My experience in math class surprised me the most. Having a childhood learning experience filled with temperamental teachers that treated the math challenged as educationally handicapped rejects, Math 54 taught by Sue Norris, former statistician for Peninsula College, was a outlook changing experience. Her cheerful demeanor and class-wide exercises encouraged all of the students, from class clown to the quietest wall flower, to take initiative and work out problems on the board. First week hesitations dissolved as light-hearted teaching methods never shamed students for wrong answers, but encouraged team work and step by step problem solving to get the correct answers. I still recognize quite a few people I took that class with and say hello when I see them on campus, something I would have never expected from a class in my least favorite subject.
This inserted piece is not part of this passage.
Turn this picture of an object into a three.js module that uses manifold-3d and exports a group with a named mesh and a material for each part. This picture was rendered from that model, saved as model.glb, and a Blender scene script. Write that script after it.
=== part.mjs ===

With a tremendous first quarter achieved, the initial awkwardness of a young man who hadn't even attended a proper high school had subsided greatly. Inspired by good grades, great teachers and new friends I had met, I decided to throw myself into the difficult quarry of a major. Philosophy and Computer repair, my two great loves, took up my life for the better part of my second quarter. Greater mysteries of the universe be damned, working with my hands and learning the finer points of modern technology won out against Kant and Aristotle.